I began reading a fascinating book this weekend, entitled Buyology: Truth and Lies About Why We Buy, by Martin Lindstrom! We often discuss why our audiences/clients/consumers/patients do the things they do. Lindstrom, an international marketing and branding expert commissioned a three year study that goes beyond the usual qualitative, quantitative and tracking methodologies to look at how our brain architecture activates when we make behavioral decisions or respond to a marketing strategy.
Lindstrom commissioned a three year study that utilized MRI scans and SST (Steady State Typography, a kind of electroencephalography) to look at whether and how participants' brain activity changes when they are exposed to marketing stimuli. The study, overseen by a hospital ethics panel, involved 2,081 volunteers from China, England, Germany, Japan and the United States. The genesis of the study was the author's repeated observations that people would say they planned to do one thing, but actually did another--or that they stated a belief, but acted contrary to that belief. (Thus, coporations had no better understanding of why customers make buying decisions, and so continued in their customary marketing strategies, whether successful or not.)

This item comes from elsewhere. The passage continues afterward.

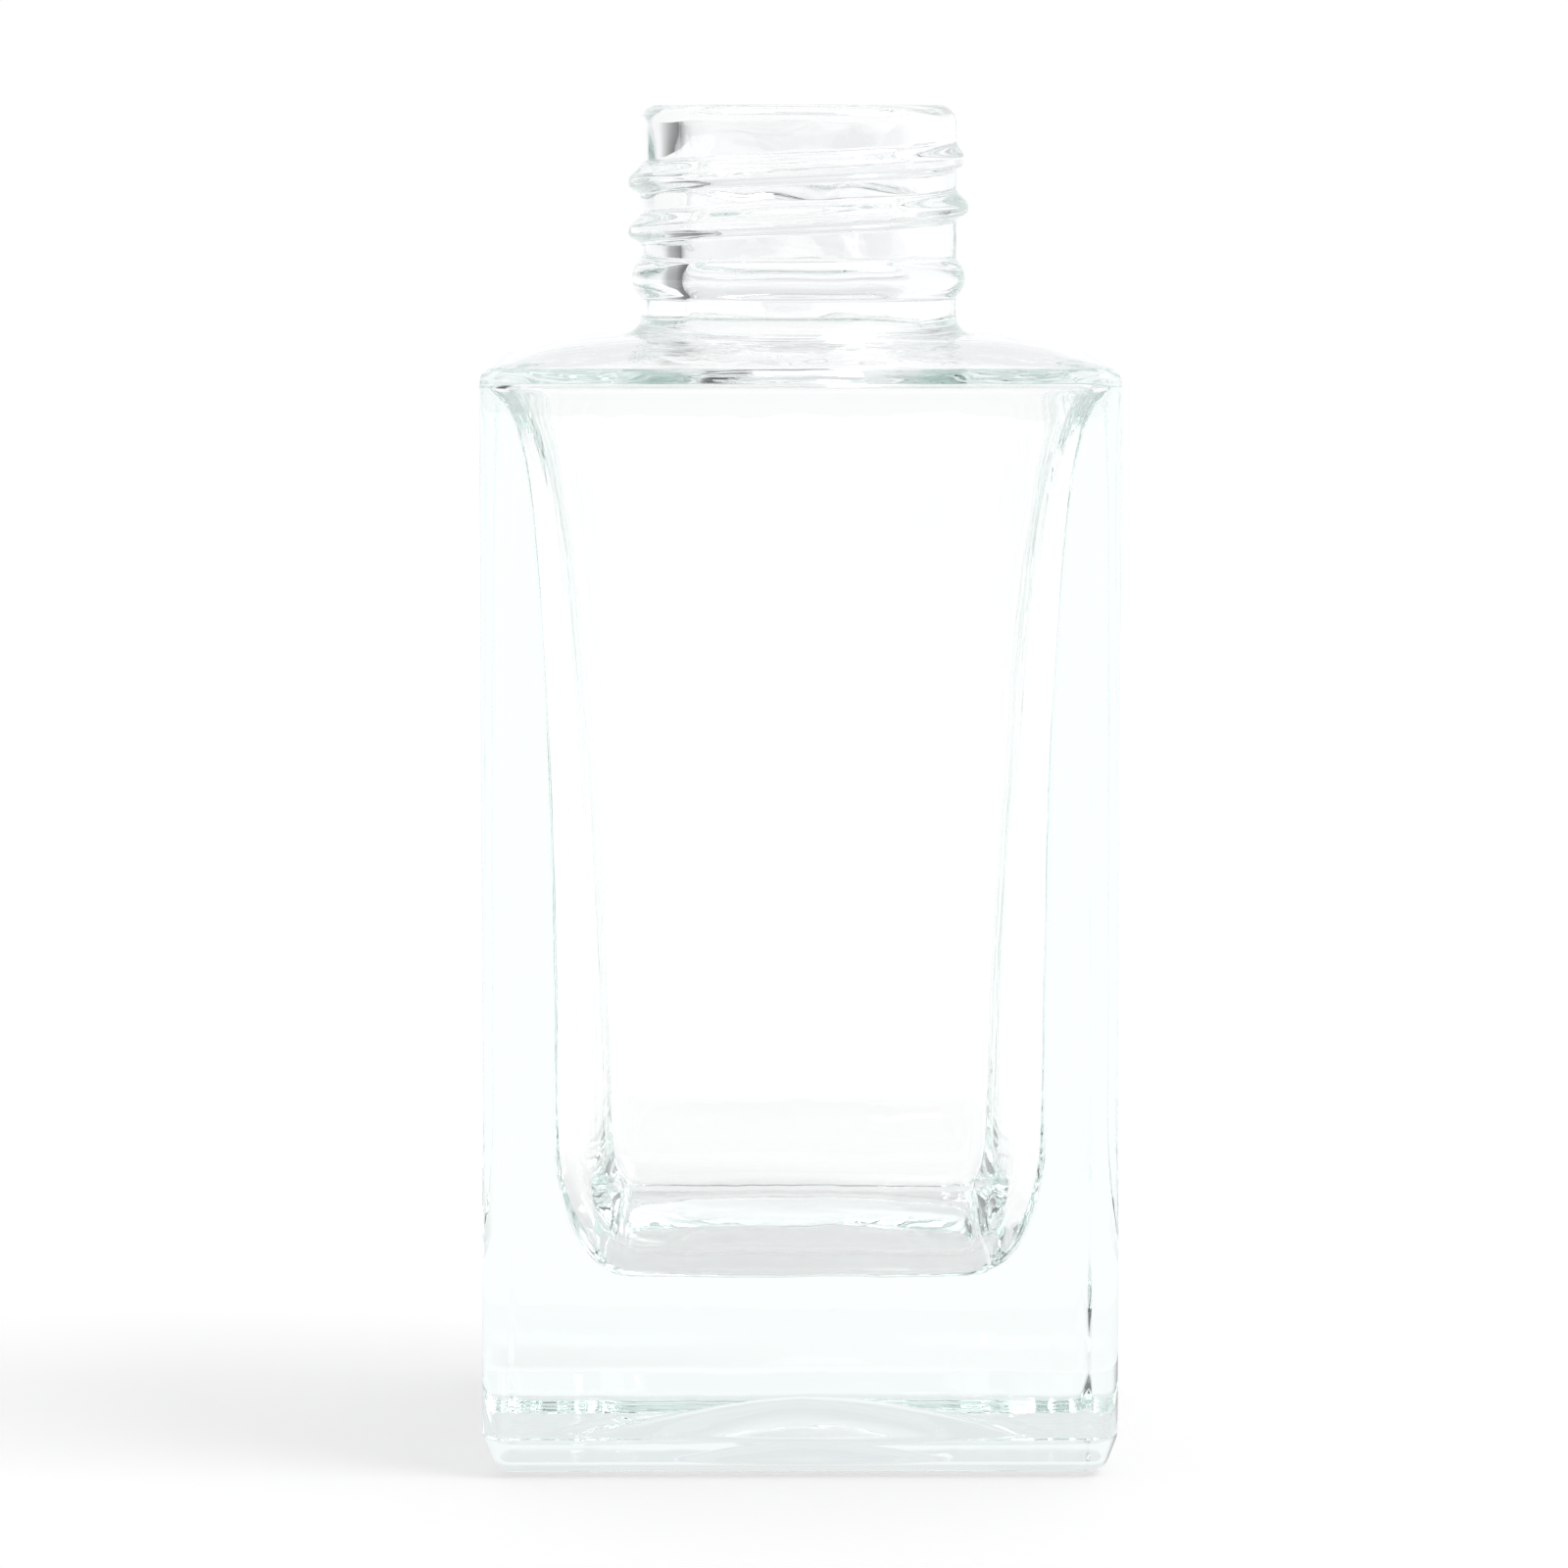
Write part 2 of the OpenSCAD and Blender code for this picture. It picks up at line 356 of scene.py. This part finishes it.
def neck_rings():
    """The flare, then the neck with its bead and thread, up to the lip's outer rounding."""
    flare = [
        round_ring(NECK_R + FLARE_R * coversine(t), NECK_Z + FLARE_R * versine(t))
        for t in steps(FLARE_STEPS, 1)
    ]
    low = NECK_Z + FLARE_R
    high = TOP_Z - LIP_OUTER_R
    count = round((high - low) / NECK_STEP)
    tube = []
    for s in steps(count, 1):
        z = mix(low, high, s)
        tube.append([(NECK_R + bead_height(z) + thread_height(a, z), a, z) for a in ANGLES])
    return flare + tube


def lip_rings():
    """The lip's outer rounding, its flat land and its inner rounding."""
    outer = [
        round_ring(NECK_R - LIP_OUTER_R * versine(t), TOP_Z - LIP_OUTER_R * coversine(t))
        for t in steps(LIP_STEPS, 1)
    ]
    land = [
        round_ring(mix(NECK_R - LIP_OUTER_R, BORE_R + LIP_INNER_R, s), TOP_Z)
        for s in steps(LAND_STEPS, 1)
    ]
    inner = [
        round_ring(BORE_R + LIP_INNER_R * coversine(t), TOP_Z - LIP_INNER_R * versine(t))
        for t in steps(LIP_STEPS, 1)
    ]
    return outer + land + inner


# ---- inside, from the lip down to the middle of the floor ----

BORE_STEPS = 20
THROAT_STEPS = 10
ROOF_STEPS = 12
WALL_STEPS = 64
FLOOR_STEPS = 12


def cavity_share(z):
    """How far up the cavity that height is, from its floor to its roof."""
    return max(0.0, min(1.0, (z - FLOOR_Z) / (ROOF_Z - FLOOR_Z)))


def cavity_half(z):
    """The cavity's half width, which grows as the walls get thinner upwards."""
    share = cavity_share(z)
    thinned = mix(share ** WALL_POWER, share ** FLARE_POWER, FLARE_SHARE)
    return HALF_W - mix(WALL_LOW, WALL_HIGH, thinned)


def cavity_corner(z):
    """Plan corner radius of the cavity at that height."""
    return mix(CORNER_LOW, CORNER_HIGH, cavity_share(z) ** CORNER_POWER)


def bore_rings():
    """The bore, and the throat's rounding below it."""
    bore = [round_ring(BORE_R, mix(TOP_Z - LIP_INNER_R, NECK_Z, s)) for s in steps(BORE_STEPS, 1)]
    throat_z = NECK_Z - THROAT_R
    throat = [
        round_ring(BORE_R + THROAT_R * versine(t), throat_z + THROAT_R * coversine(t))
        for t in steps(THROAT_STEPS, 1)
    ]
    return bore + throat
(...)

I am only into the second chapter, but some of the amazing findings I have read thus far are that cigarette warning labels, no matter how graphic, actually stimulate the part of the brain responsible for addictive behavior; that appeals which engage our emotions trump "rational," cognitive appeals in the brain's responses; and that product placement in movies and TV shows probably do not motivate buying behavior in this day and age! The book also contains additional interesting marketing facts, such as that new product launches in Japan fail 9.7 out of 10 times, and that by age 66 we will have viewed nearly two million commercials on TV!
I will share more as I read through the book. It seems that audience research using neurological diagnostic tools provides a way to literally "get inside someone's head" and understand what motivates behavior. These methods also open up ethical questions, which Lindstom does address. Regardless of whether reading about this makes you shake with anxiety or excitement--or some of both--it is indeed fascinating. I think the results have implications for how both commercial marketers social marketers and go about supporting behaviors.
(Newsweek magazine had a review of the book in its October 27, 2008 edition.)